The Human Robot Social Interaction (HSRI) Dataset: Benchmarking Foundational Models' Social Reasoning
Dong Won Lee, Yubin Kim, Denison Guvenoz, Sooyeon Jeong, Parker Malachowsky, Louis-Philippe Morency, Cynthia Breazeal, Hae Won Park
TL;DR
The HSRI Dataset addresses the need for real-world benchmarks of social reasoning in embodied AI by assembling 440 human-robot interaction videos with over 10K annotations of robot social errors and competencies and seven social attributes. It introduces eight benchmark tasks designed to probe error/competence detection, social-attribute reasoning, interaction-flow understanding, and rationale/correction, and evaluates 17 state-of-the-art models, including language-only and multimodal systems. Across tasks, AI models show substantial gaps relative to human performance, with no single model excelling across all dimensions, underscoring the complexity of real-world social interactions and the value of this dataset as a challenging evaluation bed. The work also situates HSRI within related datasets and annotation frameworks, emphasizing its contribution as a resource to spur development of socially intelligent embodied agents and policy-improving evaluators for AI agents in social settings.
Abstract
Our work aims to advance the social reasoning of embodied artificial intelligence (AI) agents in real-world social interactions.
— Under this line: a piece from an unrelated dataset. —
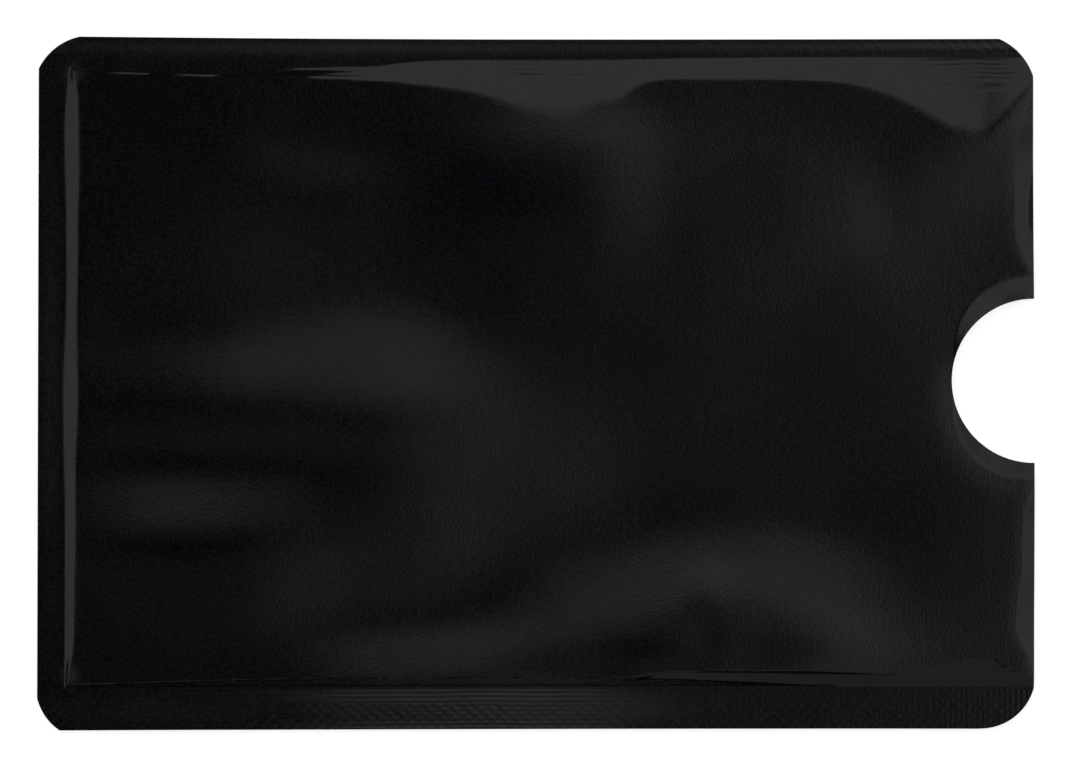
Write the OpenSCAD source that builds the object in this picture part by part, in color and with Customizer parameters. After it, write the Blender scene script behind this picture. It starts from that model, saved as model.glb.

Recently, language models (LMs) and foundational models (FMs) are being utilized as automatic evaluators of human-AI interactions with the goal of eventually being used to improve the policy of the AI agent. To enable further research in this direction, we introduce a large-scale real-world Human Robot Social Interaction (HSRI) Dataset to benchmark the capabilities of LMs and FMs to identify and reason about social interactions, specifically with regard to robot social errors and competencies . Our dataset consists of 400 real-world human social robot interaction videos and over 10K annotations, detailing the robot's social errors, competencies, rationale, and corrective actions, capturing unique aspects of human-AI interaction only present in real-world interactions. To further assess AI models' ability to reason about social interactions, we propose eight new benchmark tasks for evaluating centered around whether AI models can (1) evaluate social interactions via detecting social errors and competencies, (2) identify the explanatory factors associated to errors and competencies, (3) understand the flow of real-world social interactions, and (4) provide reasons and corrective actions for social errors. Human studies and experiments with modern LMs and FMs reveal that current models struggle with these tasks, demonstrating that our dataset and benchmark provides a step forward towards socially intelligent AI.